### What the task asks
Which lines contain the word "scene"? Return each of them as written.

### Material to process
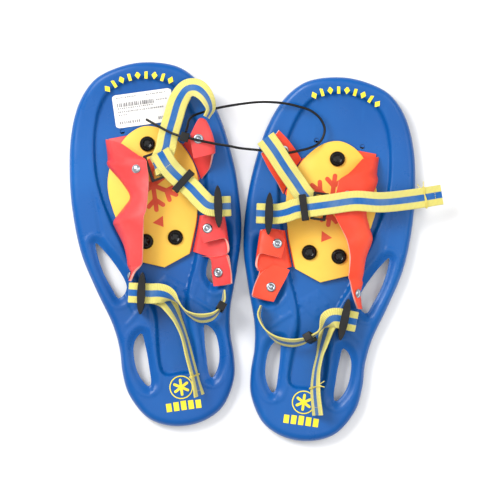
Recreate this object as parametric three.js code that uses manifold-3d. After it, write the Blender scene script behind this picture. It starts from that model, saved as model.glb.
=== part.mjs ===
// A pair of children's moulded snowshoes, lying flat, toes apart, held together by a cable tie.
// Millimetres, +Z up, +Y towards the toes, floor at z = 0. Each shoe is built in its own frame
// (x across, y towards the toe), mirrored for the right foot, then turned and placed.
import * as THREE from 'three';
import { mergeVertices } from 'three/addons/utils/BufferGeometryUtils.js';
import Module from 'manifold-3d';

const wasm = await Module();
wasm.setup();

// ---------- driving dimensions ----------
const SHOE_LENGTH = 355.6;          // 14 inches
const HALF_LENGTH = SHOE_LENGTH / 2;
const SHOE_TURN = 7.9;              // degrees that each toe leans outwards
const LEFT_X = -91.8;               // centre of each shoe
const LEFT_Y = 7.2;
const RIGHT_X = 65.4;
const RIGHT_Y = -7.4;

const PANEL_TOP = 12;               // recessed panel that the harness lies on
const SHELL = 3;                    // wall of the moulded deck
const RIM_RISE = 4.5;               // rim band above the panel
const NOSE_RISE = 11;               // upturn at the toe tip
const NOSE_START = 112;             // where the upturn begins
const SKIRT_BOTTOM = 4;             // lower edge of the rim

const GAP = 0.3;                    // clearance between touching pieces
const SHEET = 2;                    // harness sheet
const PLATE = 3;                    // foot plate
const WEB_WIDTH = 19.5;             // webbing
const WEB = 1.5;

const BASE_Z = PANEL_TOP + GAP;
const PLATE_Z = BASE_Z + SHEET + GAP;
const PLATE_TOP = PLATE_Z + PLATE;

// ---------- small helpers ----------
const V = (x, y, z) => new THREE.Vector3(x, y, z);
const P = (x, y) => new THREE.Vector2(x, y);

// value at t of a line of [t, value] pairs, t rising
function along(pairs, t) {
  if (t <= pairs[0][0]) return pairs[0][1];
  for (let i = 1; i < pairs.length; i++) {
    const [t0, v0] = pairs[i - 1];
    const [t1, v1] = pairs[i];
    if (t <= t1) return v0 + (v1 - v0) * (t - t0) / (t1 - t0);
  }
  return pairs[pairs.length - 1][1];
}

// a closed body between two equal grids of points
function closedGrid(top, bottom) {
  const rows = top.length;
  const cols = top[0].length;
  const positions = [];
  for (const grid of [top, bottom]) {
    for (const row of grid) for (const p of row) positions.push(p.x, p.y, p.z);
  }
  const id = (side, r, c) => side * rows * cols + r * cols + c;
  const index = [];
  const quad = (a, b, c, d) => index.push(a, b, c, a, c, d);
  for (let r = 0; r + 1 < rows; r++) {
    for (let c = 0; c + 1 < cols; c++) {
      quad(id(0, r, c), id(0, r, c + 1), id(0, r + 1, c + 1), id(0, r + 1, c));
      quad(id(1, r, c), id(1, r + 1, c), id(1, r + 1, c + 1), id(1, r, c + 1));
    }
    quad(id(0, r, 0), id(0, r + 1, 0), id(1, r + 1, 0), id(1, r, 0));
    quad(id(0, r + 1, cols - 1), id(0, r, cols - 1), id(1, r, cols - 1), id(1, r + 1, cols - 1));
  }
  for (let c = 0; c + 1 < cols; c++) {
    quad(id(0, 0, c + 1), id(0, 0, c), id(1, 0, c), id(1, 0, c + 1));
    quad(id(0, rows - 1, c), id(0, rows - 1, c + 1), id(1, rows - 1, c + 1), id(1, rows - 1, c));
  }
  const geometry = new THREE.BufferGeometry();
  geometry.setAttribute('position', new THREE.Float32BufferAttribute(positions, 3));
  geometry.setIndex(index);
  return outward(geometry);
}

// signed volume, used to turn a body's faces outward
function volume(geometry) {
  const p = geometry.attributes.position;
  const index = geometry.index;
  const [a, b, c] = [V(0, 0, 0), V(0, 0, 0), V(0, 0, 0)];
  let six = 0;
  for (let i = 0; i < index.count; i += 3) {
    a.fromBufferAttribute(p, index.getX(i));
    b.fromBufferAttribute(p, index.getX(i + 1));
    c.fromBufferAttribute(p, index.getX(i + 2));
    six += a.dot(b.cross(c));
  }
  return six / 6;
}

function outward(geometry) {
  if (volume(geometry) > 0) return geometry;
  const index = geometry.index.array;
  for (let i = 0; i < index.length; i += 3) {
    [index[i], index[i + 1]] = [index[i + 1], index[i]];
  }
  return geometry;
}

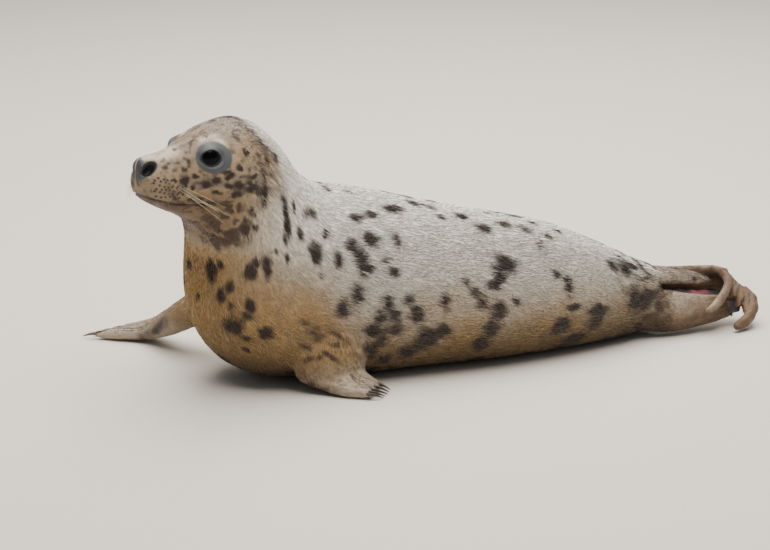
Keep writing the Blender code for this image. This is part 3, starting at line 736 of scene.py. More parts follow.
class SEAL_OT_skin(bpy.types.Operator):
    """One skin over all the flesh, sunk by the depth of the coat, with its lids, nostrils and mouth"""

    bl_idname = "seal.skin"
    bl_label = "Skin"

    def execute(self, context):
        sizes = context.scene.seal_sizes
        mesh, node = smooth_flesh(sizes)
        points, normal, pairs = positions(mesh), normals(mesh), edge_pairs(mesh)
        lie, lay, masks = comb(points, pairs, node)
        depth = sizes.coat_depth * (1 - 0.55 * masks["head"]) * (1 - 0.70 * masks["flipper"])
        points = shape_eyes(points - depth[:, None] * normal, pairs)
        lips = bell(mouth_edge(points), 0, 0.0011) * ease(0.001, 0.012, head_place(points)[:, 0])
        points -= (0.0022 * lips + folds(points))[:, None] * normal
        points += 0.0007 * bell(nostril_edge(points), 0.0012, 0.0012)[:, None] * normal
        points[:, 2] = np.maximum(points[:, 2], 0.0003)
        move_to(mesh, points)
        normal = normals(mesh)
        lie = unit(lie - (lie * normal).sum(1, keepdims=True) * normal)
        for name, values in {"lie": lie, "lay": lay, **masks}.items():
            write(mesh, name, values)
        plant_blotches(mesh)
        tint, detail = tints(points, normal, **masks, own_shade=1.0)
        write(mesh, "tint", tint)
        write(mesh, "detail", detail)
        mesh.uv_layers.new(name="OFBake")
        skin = new_object("skin", mesh, bpy.data.materials["seal_fur"])
        unwrap(skin)
        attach(skin, "root")
        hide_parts(*FLESH)
        return {"FINISHED"}


def unwrap(obj):
    """Lays the skin's own shape out flat for baking."""
    bpy.context.view_layer.objects.active = obj
    obj.select_set(True)
    bpy.ops.object.mode_set(mode="EDIT")
    bpy.ops.mesh.select_all(action="SELECT")
    bpy.ops.uv.smart_project(angle_limit=math.radians(66), island_margin=0.002)
    bpy.ops.object.mode_set(mode="OBJECT")
    obj.select_set(False)


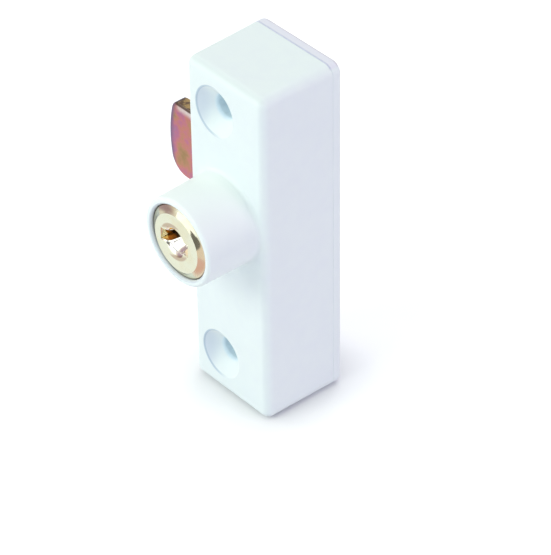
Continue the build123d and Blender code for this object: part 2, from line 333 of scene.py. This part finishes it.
@dataclass(frozen=True)
class PowderCoat(Finish):
    """White powder coat: a baked film with a faint peel, and painted light and shade at its sinks,
    boss, edges and seam.

    Spans hold where a tone starts and where it is full, along the axis in their names.
    Margins say the same as distances inside the radius or height that they belong to.
    """

    colour: Colour = (0.862, 0.925, 0.907)
    cool_colour: Colour = (0.848, 0.906, 0.905)
    cloud_size: float = 16 * MM
    cloud_detail: float = 1.0
    mottle_size: float = 2.2 * MM
    cloud_share: float = 0.4
    cloud_span: Span = (0.30, 0.70)
    peel_size: float = 0.7 * MM
    peel_detail: float = 1.5
    peel_depth: float = 0.004 * MM
    roughness: float = 0.48
    roughness_spread: float = 0.10
    specular: float = 0.28

    sink_x: float = -2.5 * MM
    sink_z: float = 25.8 * MM
    sink_radius: float = 4.7 * MM
    sink_shade_colour: Colour = (0.71, 0.775, 0.845)
    sink_shade_share: float = 0.9
    sink_margins: Span = (-0.05 * MM, 0.15 * MM)
    sink_shade_x_span: Span = (-1.7 * MM, -4.0 * MM)
    sink_y_span: Span = (-11 * MM, -13 * MM)
    hole_radius: float = 2.15 * MM
    hole_shade_colour: Colour = (0.76, 0.89, 0.95)
    hole_margins: Span = (-0.5 * MM, 0.0)
    hole_y_span: Span = (-0.1 * MM, -0.6 * MM)
    rim_shade_colour: Colour = (0.48, 0.58, 0.68)
    rim_shade_share: float = 0.8
    rim_half_width: float = 0.22 * MM
    rim_core: float = 0.2
    rim_x_span: Span = (2.0 * MM, -2.0 * MM)
    rim_y_span: Span = (-16.0 * MM, -17.0 * MM)

    boss_highlight_colour: Colour = (0.95, 0.99, 0.97)
    boss_highlight_share: float = 0.7
    boss_y_span: Span = (-17.6 * MM, -20.0 * MM)
    boss_highlight_z_span: Span = (6 * MM, 12 * MM)
    mouth_shade_colour: Colour = (0.70, 0.75, 0.80)
    mouth_radius_span: Span = (7.42 * MM, 7.2 * MM)

    top_z: float = 34 * MM
    edge_shade_colour: Colour = (0.775, 0.84, 0.825)
    edge_shade_y_span: Span = (-15.7 * MM, -16.5 * MM)
    edge_shade_margins: Span = (1.3 * MM, 0.5 * MM)
    top_margins: Span = (0.9 * MM, 0.4 * MM)
    seam_y: float = -2 * MM
    seam_shade_colour: Colour = (0.65, 0.67, 0.78)
    seam_half_width: float = 0.24 * MM
    seam_core: float = 0.1
    strip_shade_colour: Colour = (0.825, 0.82, 0.885)
    strip_y_span: Span = (-2.05 * MM, -1.95 * MM)
    back_edge_shade_colour: Colour = (0.75, 0.71, 0.73)
    back_y_span: Span = (-0.75 * MM, -0.35 * MM)

    def shade(self, graph: Graph) -> None:
        """Builds a cloudy near-white film with painted light and shade at sinks, boss, edges and seam.

        Args:
            graph: the fresh graph.
        """
        where = graph.place()
        spot = graph.axes(where)
        clouds = graph.noise(where, self.cloud_size, detail=self.cloud_detail)
        mottle = graph.noise(where, self.mottle_size)
        peel = graph.noise(where, self.peel_size, detail=self.peel_detail)
        mist = clouds * self.cloud_share + mottle * (1 - self.cloud_share)
        film = graph.blend(mist.step(*self.cloud_span), self.cool_colour, self.colour)
        for tone in (self._sinks, self._boss, self._edges, self._seam):
            film = tone(graph, film, spot)
        graph.principled(
            Base_Color=film,
            Roughness=peel.around(self.roughness, self.roughness_spread),
            Specular_IOR_Level=self.specular,
            Normal=graph.bump(peel * self.peel_depth),
        )

    def _sinks(self, graph: Graph, film: Signal, spot: Axes) -> Signal:
        """Paints shade in the two countersinks: on their left side, inside their holes and along their
        rims.

        Args:
            graph: the coat's graph.
            film: its colour so far.
            spot: X, Y and Z of the point.

        Returns:
            The film with the tones laid over it.
        """
        x, y, z = spot
        across = x - self.sink_x
        radius = across.hypot(abs(z) - self.sink_z)
        # Painted shade: each countersink's left side, the inside of each hole and a line along each
        # rim's left side are darkened and tinted blue.
        in_sink = radius.step(*within(self.sink_radius, self.sink_margins)) * y.step(*self.sink_y_span)
        in_hole = radius.step(*within(self.hole_radius, self.hole_margins)) * y.step(*self.hole_y_span)
        on_rim_shade = radius.line(self.sink_radius, self.rim_half_width, self.rim_core)
        on_rim_shade = on_rim_shade * y.step(*self.rim_y_span) * across.step(*self.rim_x_span)
        shaded_side = across.step(*self.sink_shade_x_span)
        film = graph.blend(in_sink * shaded_side * self.sink_shade_share, film, self.sink_shade_colour)
        film = graph.blend(in_hole, film, self.hole_shade_colour)
        return graph.blend(on_rim_shade * self.rim_shade_share, film, self.rim_shade_colour)

    def _boss(self, graph: Graph, film: Signal, spot: Axes) -> Signal:
        """Tones the boss with a painted highlight on its top and painted shade inside its mouth.

        Args:
            graph: the coat's graph.
            film: its colour so far.
            spot: X, Y and Z of the point.

        Returns:
            The film with the tones laid over it.
        """
        x, y, z = spot
        on_boss = y.step(*self.boss_y_span)
        # Painted highlight: the top of the boss is made paler. Painted shade: its mouth is made
        # darker.
        crown_highlight = on_boss * z.step(*self.boss_highlight_z_span)
        in_mouth = on_boss * x.hypot(z - PLUG_AXIS_Z).step(*self.mouth_radius_span)
        film = graph.blend(crown_highlight * self.boss_highlight_share, film, self.boss_highlight_colour)
        return graph.blend(in_mouth, film, self.mouth_shade_colour)

    def _edges(self, graph: Graph, film: Signal, spot: Axes) -> Signal:
        """Darkens the front edges at top and bottom with painted shade.

        Args:
            graph: the coat's graph.
            film: its colour so far.
            spot: X, Y and Z of the point.

        Returns:
            The film with the tone laid over it.
        """
        _, y, z = spot
        # Painted shade: the rounded front edges at top and bottom are made darker.
        at_end = abs(z).step(*within(self.top_z, self.edge_shade_margins))
        return graph.blend(at_end * y.step(*self.edge_shade_y_span), film, self.edge_shade_colour)

    def _seam(self, graph: Graph, film: Signal, spot: Axes) -> Signal:
        """Paints shade on the top behind the seam: on the back plate's strip, along the seam and at
        the far edge.

        Args:
            graph: the coat's graph.
            film: its colour so far.
            spot: X, Y and Z of the point.

        Returns:
            The film with the tones laid over it.
        """
        _, y, z = spot
        on_top = z.step(*within(self.top_z, self.top_margins))
        # Painted shade, on top only: the back plate's strip is tinted lavender, the seam is drawn as a
        # dark line and the far edge is darkened.
        seam = y.line(self.seam_y, self.seam_half_width, self.seam_core)
        film = graph.blend(on_top * y.step(*self.strip_y_span), film, self.strip_shade_colour)
        film = graph.blend(on_top * seam, film, self.seam_shade_colour)
        return graph.blend(on_top * y.step(*self.back_y_span), film, self.back_edge_shade_colour)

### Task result
Recreate this object as parametric three.js code that uses manifold-3d. After it, write the Blender scene script behind this picture. It starts from that model, saved as model.glb.
Keep writing the Blender code for this image. This is part 3, starting at line 736 of scene.py. More parts follow.
        sizes = context.scene.seal_sizes
Continue the build123d and Blender code for this object: part 2, from line 333 of scene.py. This part finishes it.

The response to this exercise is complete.